Exercise prompt
Output every line below without omitting or altering anything.

Recorded data
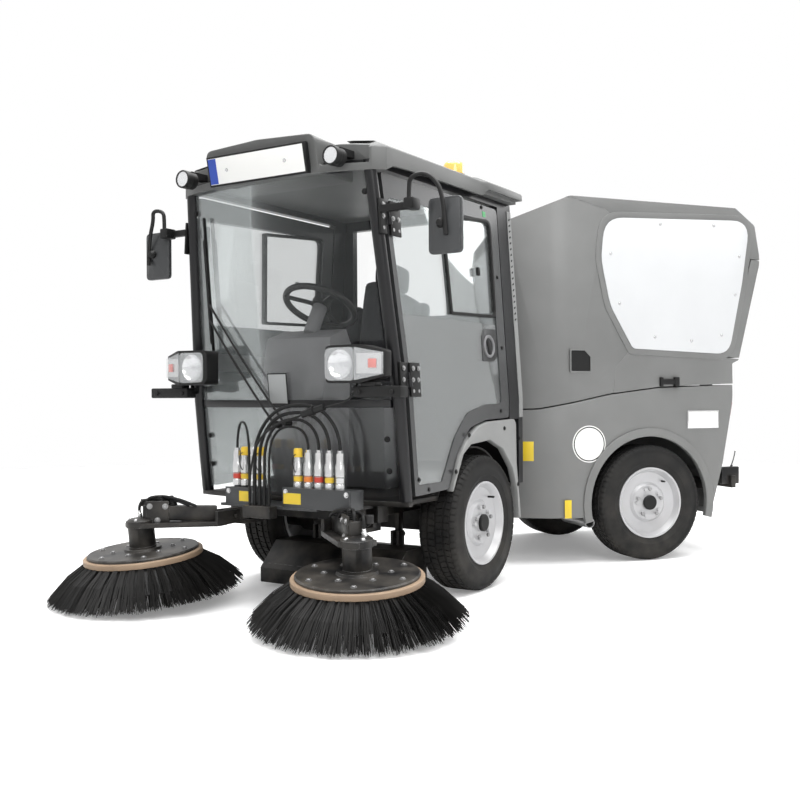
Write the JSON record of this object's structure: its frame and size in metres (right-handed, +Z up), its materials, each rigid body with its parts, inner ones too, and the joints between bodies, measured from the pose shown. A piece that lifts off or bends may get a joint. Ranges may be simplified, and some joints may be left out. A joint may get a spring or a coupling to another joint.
{
  "type": "compact street sweeper with pivoting frame",
  "caption": "Compact articulated street sweeper with glazed cab, side brooms on swing arms, suction mouth and tipping dirt hopper.",
  "frame": {"origin": "on the ground under the middle of the parked machine's bounding box", "axes": "+X forward along the front unit, +Y to its left, +Z up; the rear unit stands turned 39 degrees about the frame pivot"},
  "size_m": [3.9967, 2.4668, 2.0559],
  "materials": {
    "black_frame": "powder coat",
    "bristle": "matte",
    "cab_grey": "satin paint",
    "clear_glass": "clear",
    "console_grey": "grained",
    "engine_grey": "matte",
    "grey_shell": "satin moulded",
    "lamp_black": "gloss",
    "lamp_red": "gloss",
    "plate_white": "satin",
    "rim_silver": "silver paint",
    "seat_cloth": "woven",
    "trim_black": "matte",
    "tyre_rubber": "matte",
    "valve_grey": "satin",
    "white_panel": "gloss"
  },
  "bodies": {
    "front_unit": {"front_frame": "black_frame", "front_axle": "black_frame", "cab_floor": "black_frame", "cab_frame": "cab_grey", "fenders": "cab_grey", "cab_glass": "clear_glass", "screen_bar": "trim_black", "roof": "grey_shell", "plate_holder": "plate_white", "roof_lamps": "lamp_black", "headlamps": "lamp_black", "mirrors": "trim_black", "dashboard": "console_grey", "steering_wheel": "trim_black", "seat": "seat_cloth", "seat_box": "console_grey", "valve_blocks": "valve_grey"},
    "rear_unit": {"rear_frame": "black_frame", "rear_axle": "black_frame", "rear_lower_body": "grey_shell", "engine": "engine_grey", "tail_lamps": "lamp_red", "rear_bumper": "black_frame", "exhaust": "black_frame"},
    "hopper_tub": {"hopper": "grey_shell", "rear_hood": "grey_shell", "side_panels": "white_panel"},
    "hopper_gate": {"tailgate": "grey_shell"},
    "mouth": {"suction_mouth": "black_frame"},
    "wheel_front_left": {"tyre_front_left": "tyre_rubber", "rim_front_left": "rim_silver"},
    "wheel_rear_left": {"tyre_rear_left": "tyre_rubber", "rim_rear_left": "rim_silver"},
    "door_leaf_left": {"door_left": "cab_grey", "door_glass_left": "clear_glass"},
    "carrier_left": {"broom_carrier_left": "black_frame"},
    "arm_left": {"broom_arm_left": "black_frame"},
    "broom_left": {"broom_disc_left": "black_frame", "bristles_left": "bristle"},
    "wheel_front_right": {"tyre_front_right": "tyre_rubber", "rim_front_right": "rim_silver"},
    "wheel_rear_right": {"tyre_rear_right": "tyre_rubber", "rim_rear_right": "rim_silver"},
    "door_leaf_right": {"door_right": "cab_grey", "door_glass_right": "clear_glass"},
    "carrier_right": {"broom_carrier_right": "black_frame"},
    "arm_right": {"broom_arm_right": "black_frame"},
    "broom_right": {"broom_disc_right": "black_frame", "bristles_right": "bristle"}
  },
  "joints": [
    {"name": "steering_pivot", "type": "hinge", "parent": "front_unit", "child": "rear_unit", "pos_m": [-0.406, -0.206, 0.359], "axis": [0, 0, 1], "range_deg": [-3, 81]},
    {"name": "hopper_tip", "type": "hinge", "parent": "rear_unit", "child": "hopper_tub", "pos_m": [-1.50333, 0.6826, 1.05], "axis": [-0.6293, -0.7771, 0], "range_deg": [0, 50]},
    {"name": "tailgate_hinge", "type": "hinge", "parent": "hopper_tub", "child": "hopper_gate", "pos_m": [-1.64166, 0.79462, 1.7], "axis": [0.6293, 0.7771, 0], "range_deg": [0, 70]},
    {"name": "mouth_lift", "type": "hinge", "parent": "front_unit", "child": "mouth", "pos_m": [0.719, -0.206, 0.262], "axis": [0, -1, 0], "range_deg": [0, 8]},
    {"name": "front_wheel_left", "type": "hinge", "parent": "front_unit", "child": "wheel_front_left", "pos_m": [0.564, 0.316, 0.318], "axis": [0, 1, 0], "continuous": true},
    {"name": "rear_wheel_left", "type": "hinge", "parent": "rear_unit", "child": "wheel_rear_left", "pos_m": [-0.72175, 0.72138, 0.318], "axis": [0.6293, 0.7771, 0], "continuous": true},
    {"name": "door_hinge_left", "type": "hinge", "parent": "front_unit", "child": "door_leaf_left", "pos_m": [1.19436, 0.395, 0.9], "axis": [-0.1149, 0.0682, -0.991], "range_deg": [0, 80]},
    {"name": "broom_swing_left", "type": "hinge", "parent": "front_unit", "child": "carrier_left", "pos_m": [1.216, 0.124, 0.39], "axis": [0, 0, 1], "range_deg": [-8, 22]},
    {"name": "broom_lift_left", "type": "hinge", "parent": "carrier_left", "child": "arm_left", "pos_m": [1.294, 0.124, 0.372], "axis": [0, -1, 0], "range_deg": [0, 14]},
    {"name": "broom_spin_left", "type": "hinge", "parent": "arm_left", "child": "broom_left", "pos_m": [1.576, 0.379, 0.2245], "axis": [0.0868, 0.0347, 0.9956], "continuous": true},
    {"name": "front_wheel_right", "type": "hinge", "parent": "front_unit", "child": "wheel_front_right", "pos_m": [0.564, -0.728, 0.318], "axis": [0, 1, 0], "continuous": true},
    {"name": "rear_wheel_right", "type": "hinge", "parent": "rear_unit", "child": "wheel_rear_right", "pos_m": [-1.37876, -0.08996, 0.318], "axis": [0.6293, 0.7771, 0], "continuous": true},
    {"name": "door_hinge_right", "type": "hinge", "parent": "front_unit", "child": "door_leaf_right", "pos_m": [1.19436, -0.807, 0.9], "axis": [0.1149, 0.0682, 0.991], "range_deg": [0, 80]},
    {"name": "broom_swing_right", "type": "hinge", "parent": "front_unit", "child": "carrier_right", "pos_m": [1.216, -0.536, 0.39], "axis": [0, 0, -1], "range_deg": [-8, 22]},
    {"name": "broom_lift_right", "type": "hinge", "parent": "carrier_right", "child": "arm_right", "pos_m": [1.294, -0.536, 0.372], "axis": [0, -1, 0], "range_deg": [0, 14]},
    {"name": "broom_spin_right", "type": "hinge", "parent": "arm_right", "child": "broom_right", "pos_m": [1.576, -0.791, 0.2245], "axis": [0.0868, -0.0347, 0.9956], "continuous": true}
  ]
}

Response to the task
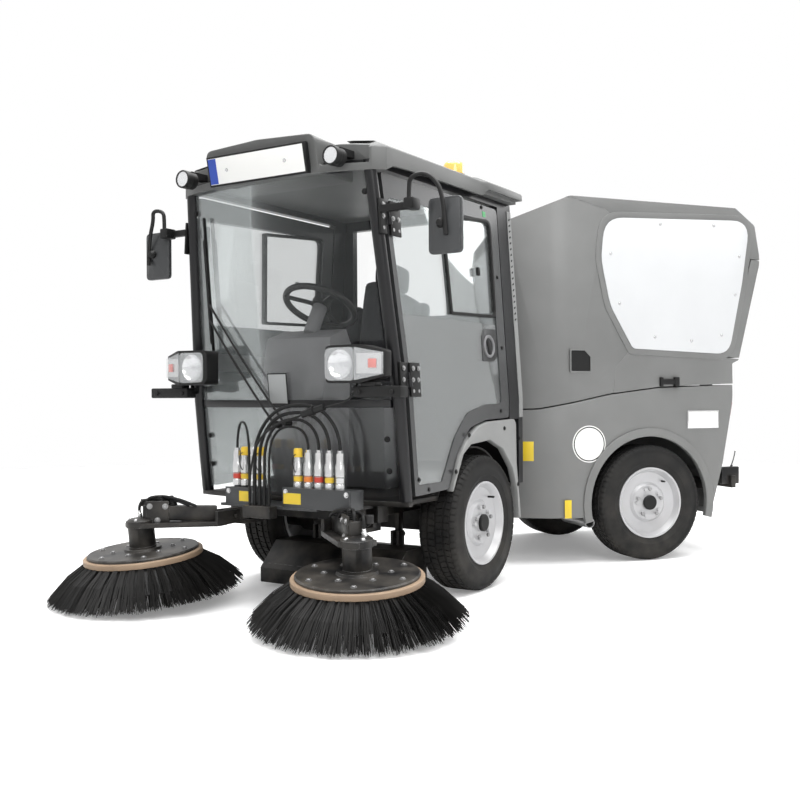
Write the JSON record of this object's structure: its frame and size in metres (right-handed, +Z up), its materials, each rigid body with its parts, inner ones too, and the joints between bodies, measured from the pose shown. A piece that lifts off or bends may get a joint. Ranges may be simplified, and some joints may be left out. A joint may get a spring or a coupling to another joint.
{
  "type": "compact street sweeper with pivoting frame",
  "caption": "Compact articulated street sweeper with glazed cab, side brooms on swing arms, suction mouth and tipping dirt hopper.",
  "frame": {"origin": "on the ground under the middle of the parked machine's bounding box", "axes": "+X forward along the front unit, +Y to its left, +Z up; the rear unit stands turned 39 degrees about the frame pivot"},
  "size_m": [3.9967, 2.4668, 2.0559],
  "materials": {
    "black_frame": "powder coat",
    "bristle": "matte",
    "cab_grey": "satin paint",
    "clear_glass": "clear",
    "console_grey": "grained",
    "engine_grey": "matte",
    "grey_shell": "satin moulded",
    "lamp_black": "gloss",
    "lamp_red": "gloss",
    "plate_white": "satin",
    "rim_silver": "silver paint",
    "seat_cloth": "woven",
    "trim_black": "matte",
    "tyre_rubber": "matte",
    "valve_grey": "satin",
    "white_panel": "gloss"
  },
  "bodies": {
    "front_unit": {"front_frame": "black_frame", "front_axle": "black_frame", "cab_floor": "black_frame", "cab_frame": "cab_grey", "fenders": "cab_grey", "cab_glass": "clear_glass", "screen_bar": "trim_black", "roof": "grey_shell", "plate_holder": "plate_white", "roof_lamps": "lamp_black", "headlamps": "lamp_black", "mirrors": "trim_black", "dashboard": "console_grey", "steering_wheel": "trim_black", "seat": "seat_cloth", "seat_box": "console_grey", "valve_blocks": "valve_grey"},
    "rear_unit": {"rear_frame": "black_frame", "rear_axle": "black_frame", "rear_lower_body": "grey_shell", "engine": "engine_grey", "tail_lamps": "lamp_red", "rear_bumper": "black_frame", "exhaust": "black_frame"},
    "hopper_tub": {"hopper": "grey_shell", "rear_hood": "grey_shell", "side_panels": "white_panel"},
    "hopper_gate": {"tailgate": "grey_shell"},
    "mouth": {"suction_mouth": "black_frame"},
    "wheel_front_left": {"tyre_front_left": "tyre_rubber", "rim_front_left": "rim_silver"},
    "wheel_rear_left": {"tyre_rear_left": "tyre_rubber", "rim_rear_left": "rim_silver"},
    "door_leaf_left": {"door_left": "cab_grey", "door_glass_left": "clear_glass"},
    "carrier_left": {"broom_carrier_left": "black_frame"},
    "arm_left": {"broom_arm_left": "black_frame"},
    "broom_left": {"broom_disc_left": "black_frame", "bristles_left": "bristle"},
    "wheel_front_right": {"tyre_front_right": "tyre_rubber", "rim_front_right": "rim_silver"},
    "wheel_rear_right": {"tyre_rear_right": "tyre_rubber", "rim_rear_right": "rim_silver"},
    "door_leaf_right": {"door_right": "cab_grey", "door_glass_right": "clear_glass"},
    "carrier_right": {"broom_carrier_right": "black_frame"},
    "arm_right": {"broom_arm_right": "black_frame"},
    "broom_right": {"broom_disc_right": "black_frame", "bristles_right": "bristle"}
  },
  "joints": [
    {"name": "steering_pivot", "type": "hinge", "parent": "front_unit", "child": "rear_unit", "pos_m": [-0.406, -0.206, 0.359], "axis": [0, 0, 1], "range_deg": [-3, 81]},
    {"name": "hopper_tip", "type": "hinge", "parent": "rear_unit", "child": "hopper_tub", "pos_m": [-1.50333, 0.6826, 1.05], "axis": [-0.6293, -0.7771, 0], "range_deg": [0, 50]},
    {"name": "tailgate_hinge", "type": "hinge", "parent": "hopper_tub", "child": "hopper_gate", "pos_m": [-1.64166, 0.79462, 1.7], "axis": [0.6293, 0.7771, 0], "range_deg": [0, 70]},
    {"name": "mouth_lift", "type": "hinge", "parent": "front_unit", "child": "mouth", "pos_m": [0.719, -0.206, 0.262], "axis": [0, -1, 0], "range_deg": [0, 8]},
    {"name": "front_wheel_left", "type": "hinge", "parent": "front_unit", "child": "wheel_front_left", "pos_m": [0.564, 0.316, 0.318], "axis": [0, 1, 0], "continuous": true},
    {"name": "rear_wheel_left", "type": "hinge", "parent": "rear_unit", "child": "wheel_rear_left", "pos_m": [-0.72175, 0.72138, 0.318], "axis": [0.6293, 0.7771, 0], "continuous": true},
    {"name": "door_hinge_left", "type": "hinge", "parent": "front_unit", "child": "door_leaf_left", "pos_m": [1.19436, 0.395, 0.9], "axis": [-0.1149, 0.0682, -0.991], "range_deg": [0, 80]},
    {"name": "broom_swing_left", "type": "hinge", "parent": "front_unit", "child": "carrier_left", "pos_m": [1.216, 0.124, 0.39], "axis": [0, 0, 1], "range_deg": [-8, 22]},
    {"name": "broom_lift_left", "type": "hinge", "parent": "carrier_left", "child": "arm_left", "pos_m": [1.294, 0.124, 0.372], "axis": [0, -1, 0], "range_deg": [0, 14]},
    {"name": "broom_spin_left", "type": "hinge", "parent": "arm_left", "child": "broom_left", "pos_m": [1.576, 0.379, 0.2245], "axis": [0.0868, 0.0347, 0.9956], "continuous": true},
    {"name": "front_wheel_right", "type": "hinge", "parent": "front_unit", "child": "wheel_front_right", "pos_m": [0.564, -0.728, 0.318], "axis": [0, 1, 0], "continuous": true},
    {"name": "rear_wheel_right", "type": "hinge", "parent": "rear_unit", "child": "wheel_rear_right", "pos_m": [-1.37876, -0.08996, 0.318], "axis": [0.6293, 0.7771, 0], "continuous": true},
    {"name": "door_hinge_right", "type": "hinge", "parent": "front_unit", "child": "door_leaf_right", "pos_m": [1.19436, -0.807, 0.9], "axis": [0.1149, 0.0682, 0.991], "range_deg": [0, 80]},
    {"name": "broom_swing_right", "type": "hinge", "parent": "front_unit", "child": "carrier_right", "pos_m": [1.216, -0.536, 0.39], "axis": [0, 0, -1], "range_deg": [-8, 22]},
    {"name": "broom_lift_right", "type": "hinge", "parent": "carrier_right", "child": "arm_right", "pos_m": [1.294, -0.536, 0.372], "axis": [0, -1, 0], "range_deg": [0, 14]},
    {"name": "broom_spin_right", "type": "hinge", "parent": "arm_right", "child": "broom_right", "pos_m": [1.576, -0.791, 0.2245], "axis": [0.0868, -0.0347, 0.9956], "continuous": true}
  ]
}